As the declining economy cut into tax receipts, the government made up for the shortfall with increased borrowing, taking advantage of a federal law exempting Puerto Rican bonds from federal, state, or local taxation. Currently, the island has a debt-to-GDP ratio of about 70 percent, compared with an average of about 10 percent among U.S. states.

At the same time, citizens have been emigrating from the island, further reducing the tax base. Since 2010, the population has declined by 4.7 percent.

According to the Puerto Rico Fiscal Stability Coalition, the Commonwealth’s burgeoning debt load could necessitate a taxpayer bailout of Puerto Rico, which they estimate would cost up to $164 billion. (RELATED: Republicans Abandoning Principles in Bailout for Puerto Rico)
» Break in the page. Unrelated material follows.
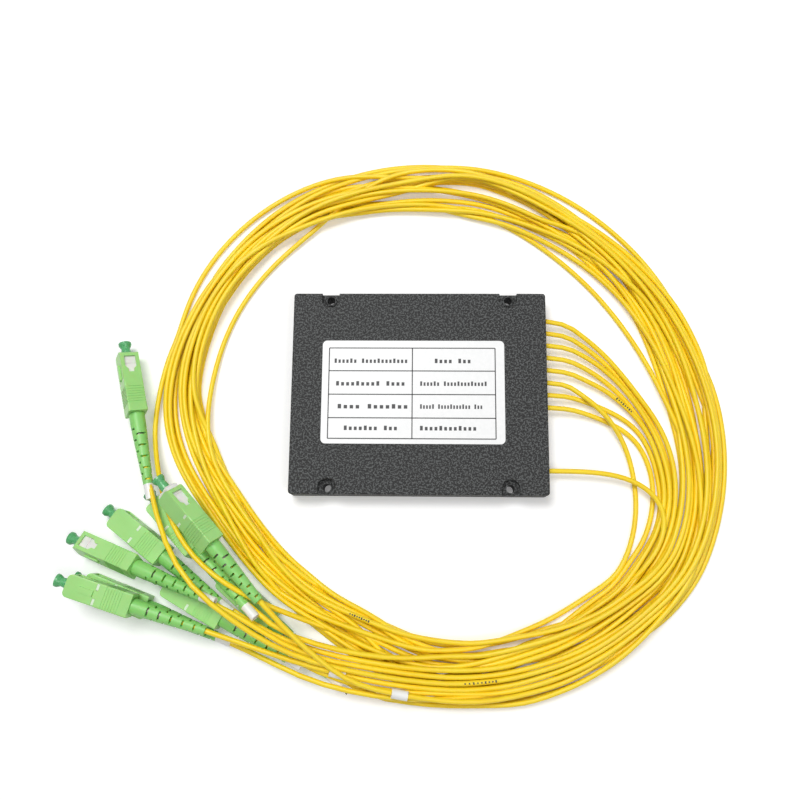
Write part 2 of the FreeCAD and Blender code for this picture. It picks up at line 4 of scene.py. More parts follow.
import bmesh
import bpy
import numpy as np
from mathutils import Euler, Matrix, Vector


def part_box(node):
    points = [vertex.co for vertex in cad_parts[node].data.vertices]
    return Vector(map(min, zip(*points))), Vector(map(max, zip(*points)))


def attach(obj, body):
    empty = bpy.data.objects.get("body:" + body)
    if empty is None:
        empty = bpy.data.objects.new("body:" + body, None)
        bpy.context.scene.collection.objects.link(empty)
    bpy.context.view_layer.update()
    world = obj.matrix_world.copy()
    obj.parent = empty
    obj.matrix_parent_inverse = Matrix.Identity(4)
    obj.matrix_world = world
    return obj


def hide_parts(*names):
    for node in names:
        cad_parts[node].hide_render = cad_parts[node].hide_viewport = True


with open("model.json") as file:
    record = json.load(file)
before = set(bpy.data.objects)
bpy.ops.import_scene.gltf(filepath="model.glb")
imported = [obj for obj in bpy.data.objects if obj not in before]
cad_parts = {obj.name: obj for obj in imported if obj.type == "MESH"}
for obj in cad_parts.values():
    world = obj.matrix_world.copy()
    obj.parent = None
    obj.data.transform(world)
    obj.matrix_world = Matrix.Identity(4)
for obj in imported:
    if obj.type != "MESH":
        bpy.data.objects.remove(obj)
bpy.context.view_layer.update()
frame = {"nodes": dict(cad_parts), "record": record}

scene = bpy.context.scene
collection = scene.collection
nodes = frame["nodes"]

MM = 0.001

# ---------------------------------------------------------------------------------------------
# Sizes and routes that the source of the solids has too, in millimetres.

cord_diameter = 2.0
outlet_height = 5.0
output_count = 8
first_outlet_y = 30.3
outlet_pitch = 5.05
outlet_y = {str(i + 1): first_outlet_y - outlet_pitch * i for i in range(output_count)}
outlet_y["in"] = -30.1
cord_start_x = 43.0
lead_start_x = 56.5
tail_straight_end = 64.0
tail_start = 36.0
lid_top = 10.0

# connector: front point, heading, pitch, roll, how far the grip is pulled back
connectors = {
    "a": ((-117.5, 15.5, 5.8), -75.0, 6.0, 60.0, 0.0),
    "b": ((-94.1, -39.1, 20.0), -48.0, 0.0, 223.0, 2.0),
    "c": ((-101.4, -43.5, 6.4), -45.0, 9.6, 180.0, 0.0),
    "d": ((-117.5, -49.0, 4.4), -36.0, 7.6, 180.0, 0.0),
    "e": ((-129.5, -59.0, 7.1), -21.0, 10.5, 70.0, 0.0),
    "f": ((-130.5, -74.5, 12.9), -17.5, -1.0, 0.0, 0.0),
    "g": ((-127.0, -74.0, 4.5), -21.0, -1.0, 180.0, 0.0),
    "h": ((-96.0, -74.5, 4.2), -29.0, 3.0, 180.0, 0.0),
    "i": ((-74.5, -71.5, 4.4), -40.5, 0.0, 180.0, 0.0),
}
connector_of_cord = {"1": "g", "2": "i", "3": "f", "4": "h", "5": "a", "6": "c", "7": "e",
                     "8": "d", "in": "b"}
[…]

To prevent that, Puerto Rico’s non-voting delegate to the U.S. House of Representatives, Democratic Rep. Pedro Pierluisi, proposed H.R. 870 in February, which would define Puerto Rico as a “state” in the context of allowing its municipalities and public corporations to file for Chapter 9 bankruptcy. (RELATED: Grover Norquist to Push for Statehood for Puerto Rico)

The mood in Congress, however, does not seem conducive to allowing either bankruptcy or bailout, meaning some form of restructuring is likely the only option for avoiding default.

“We don’t expect the federal government to come to the rescue,” Ted Hampton, an analyst at Moody’s Investors Service, told The WSJ. “It would really raise a lot of questions.”

In his speech Monday night, Garcia Padilla is expected instead to endorse proposals contained in a government-commissioned report by former International Monetary Fund staffers, Reuters reports.

In addition to pursuing “a voluntary exchange of old bonds for new ones with later or lower debt services,” the report also calls for government-wide spending cuts, tax increases, and reforms designed to make the Puerto Rican economy more competitive.

The government could save about $900 million by 2020, for instance, by reducing university subsidies and cutting the number of teachers to better reflect the 40 percent decline in students over the last decade.

At the same time, the report recommends “the introduction of a sales tax proposed by the current administration could yield $1 billion a year from 2016,” and suggests increasing property taxes by about $100 million per year, noting that the tax is currently assessed based on property values from 1954.

Finally, the report calls for suspending the minimum wage “until Puerto Rico’s per capita income reaches that of the poorest U.S. state,” and cutting the number of holidays for public workers from 30 days per year to 15 days.

Garcia Padilla indicated that creditors will have to “share the sacrifices” imposed on Puerto Rico’s citizenry, saying, “If they don’t come to the table, it will be bad for them.”

“What will happen is that our economy will get into a worse situation and we’ll have less money to pay them,” he explained. “They will be shooting themselves in the foot.”